14 October 2016Share
I am deeply grateful to the Vice-Chancellor, Professor Craven, for his introduction. It is now my task to talk briefly about how the Institute will bring this vision to life.
With the Vice-Chancellor’s support, the PM Glynn Institute has been established to contribute to deeper thinking about over-the-horizon issues, and how these might play out in the future. It is a task directed to supporting the contribution that the Catholic community and its various services and organisations make to our country, especially through education and healthcare. Just as importantly, it will also address questions and concerns which are important to Australians and Australia as a whole. In a number of areas, important issues facing the Church are a sub-set of important issues facing government and society.
For example; how much scope should be given to religion in diverse, secular democracies? Some would prefer to confine this space pretty narrowly. This poses a major challenge for religious communities which provide services to everyone and want to do so in a way that is consistent with the religious inspiration and beliefs that lead them to take on these works for others in the first place. How this question is answered is a concern for the Catholic community.
But the question is much bigger than this. Australia is an increasingly secular country, and along with other countries like ours we are swimming against the tide. The world is becoming more religious, not less, while our own basic assumptions and understandings of how life works are becoming more secular. It is not going to be a good fit. Public policy will need to broaden its focus significantly if it is to successfully engage with what this reality entails.
This requires thinking about religion and the life of faith in a similar way to how we think about (for example) the economy: as a powerful influence in shaping people’s lives and behaviour, as an important factor for understanding how modern societies work, and as an enduring part of the social and political landscape.
Another example is human rights. A commitment to human rights is an indispensable part of a free society. There has always been, and will continue to be, intense discussion about the meaning and reach of particular rights, and widely differing interpretations about their implications. Even so, in a diverse and complex society like ours support for human rights is meant to be common ground. How confident are we that this will continue to be the case?
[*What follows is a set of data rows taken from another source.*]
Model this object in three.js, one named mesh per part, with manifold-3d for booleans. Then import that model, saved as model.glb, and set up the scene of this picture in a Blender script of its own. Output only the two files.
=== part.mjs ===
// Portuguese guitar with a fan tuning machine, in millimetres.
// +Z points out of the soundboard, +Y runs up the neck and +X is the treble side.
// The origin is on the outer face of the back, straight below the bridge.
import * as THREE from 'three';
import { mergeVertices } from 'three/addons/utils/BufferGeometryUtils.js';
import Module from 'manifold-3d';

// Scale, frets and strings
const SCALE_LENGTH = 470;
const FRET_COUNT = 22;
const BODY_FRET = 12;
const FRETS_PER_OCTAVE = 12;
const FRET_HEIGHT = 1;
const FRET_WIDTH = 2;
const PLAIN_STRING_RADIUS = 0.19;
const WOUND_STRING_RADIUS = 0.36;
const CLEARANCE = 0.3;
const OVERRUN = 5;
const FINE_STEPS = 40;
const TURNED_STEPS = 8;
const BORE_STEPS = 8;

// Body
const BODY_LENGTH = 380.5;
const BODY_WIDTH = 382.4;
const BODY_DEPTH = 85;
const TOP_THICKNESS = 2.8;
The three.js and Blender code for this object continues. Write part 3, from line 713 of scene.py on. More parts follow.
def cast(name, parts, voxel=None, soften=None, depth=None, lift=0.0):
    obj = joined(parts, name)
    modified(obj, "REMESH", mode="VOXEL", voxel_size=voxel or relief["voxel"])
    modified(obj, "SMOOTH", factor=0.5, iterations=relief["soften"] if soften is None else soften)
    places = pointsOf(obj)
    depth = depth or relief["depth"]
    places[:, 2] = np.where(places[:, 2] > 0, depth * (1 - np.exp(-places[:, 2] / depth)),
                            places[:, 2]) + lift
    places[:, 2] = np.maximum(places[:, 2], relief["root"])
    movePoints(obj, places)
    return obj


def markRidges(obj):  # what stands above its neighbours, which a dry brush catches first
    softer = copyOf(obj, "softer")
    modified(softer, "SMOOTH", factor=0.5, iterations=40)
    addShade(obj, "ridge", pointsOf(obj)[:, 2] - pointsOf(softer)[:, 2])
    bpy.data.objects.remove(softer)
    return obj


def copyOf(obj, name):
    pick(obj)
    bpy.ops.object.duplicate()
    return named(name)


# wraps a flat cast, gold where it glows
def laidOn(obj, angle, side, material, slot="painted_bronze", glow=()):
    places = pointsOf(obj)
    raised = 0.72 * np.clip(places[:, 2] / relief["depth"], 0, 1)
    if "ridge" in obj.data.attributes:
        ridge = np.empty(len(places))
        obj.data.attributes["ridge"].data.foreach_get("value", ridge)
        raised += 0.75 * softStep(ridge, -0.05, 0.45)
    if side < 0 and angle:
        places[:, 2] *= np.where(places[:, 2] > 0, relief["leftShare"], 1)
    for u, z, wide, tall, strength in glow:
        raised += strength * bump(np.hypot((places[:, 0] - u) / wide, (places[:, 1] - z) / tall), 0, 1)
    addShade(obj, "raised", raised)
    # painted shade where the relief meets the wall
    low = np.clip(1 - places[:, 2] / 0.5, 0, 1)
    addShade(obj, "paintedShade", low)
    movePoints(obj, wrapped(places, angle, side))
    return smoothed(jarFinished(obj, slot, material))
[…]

For the Catholic community and other religious groups, a steady and relentless pressure is being brought to bear to gradually redefine and narrow down the meaning of religious freedom and freedom of conscience in a way which can only be described as exclusionary. There is an increasingly influential view in societies like ours that people who hold beliefs — religious or otherwise — which run counter to particular perspectives on sexuality, identity, equality, or on beginning and end of life issues in healthcare, should be excluded from providing services to the community, and even from studying for or practising certain professions.
Other important rights for the community more generally are also affected, such as freedom of speech, freedom of belief, and freedom of association, which can be seen in the use of speech codes, “safe spaces” and “no platforming”, and semi-soft forms of intimidation and harassment pursued through anti-discrimination tribunals and social media.
Even more worrying are the attempts to redefine human dignity not as an inviolable given for everyone, no matter how lowly or vulnerable, but as something which we qualify for and are disqualified from depending on our age and health, our capacity to reason or understand, and even on the environmental and social costs of our existence.
These issues raise particular concerns for the Catholic community, but they do not stop there.
A final example is the theme for our panel discussion tonight. Despite all the good things we have going for us in Australia, hope and confidence in the future sometime seem to be in short supply. Trust in institutions is declining and we are disenchanted with the way politics and public debate are practised. In many areas there are significant problems and no real clarity on how we might come to grips with them. Some people are disengaging, but not necessarily with serenity. Voices appealing to anger and disaffection are resonating more strongly.
Patrick McMahon Glynn was a constitutional lawyer who helped lay the foundations for the Australian achievement, and his character and approach — independent, generous, focussed on people and the future — resonate with the aims of the Institute.
Carl Schmitt was a distinguished German constitutional lawyer, but of a very different kind to Glynn. Once it was clear that the Weimar constitution could not prevent the Nazis from taking power, he threw his lot in with them. In his political philosophy, Schmitt argued that there is a fundamental distinction at the heart of politics, just as there is in economics (between profit and loss), and morality (between good and evil). For Schmitt, the fundamental distinction in politics is between friend and enemy.
Schmitt’s concept of politics is completely at odds with the idea of a free society based on shared landscapes, on a life together which is genuinely held in common. This idea bases politics and the common good on friendship; on the respect for moderation to which friendship directs us, and on the art of disagreement in which it forms us. But the way we argue about some important issues today — as a zero-sum game, where the idea is that for me to win you must most certainly lose — sometimes feels like we are trying to prove that Schmitt was right.
Schmitt’s proposition about politics needs to be disproved. We need to re-discover the idea of life in common as a shared landscape, adjust the thresholds so that instead of seeing the person who disagrees with us as an enemy with a malign intent which must be unmasked, we see them as a friend with a different, deeply-held view about the good thing to do.
Tackling these very different sorts of issues, and other issues as well, will be the work of the PM Glynn Institute; drawing on the expertise we have at ACU, being prepared to follow the evidence wherever it leads, and bringing some imagination to develop and try some new approaches. This will not be a particularly easy task, but with your support and encouragement, we will see what we can do.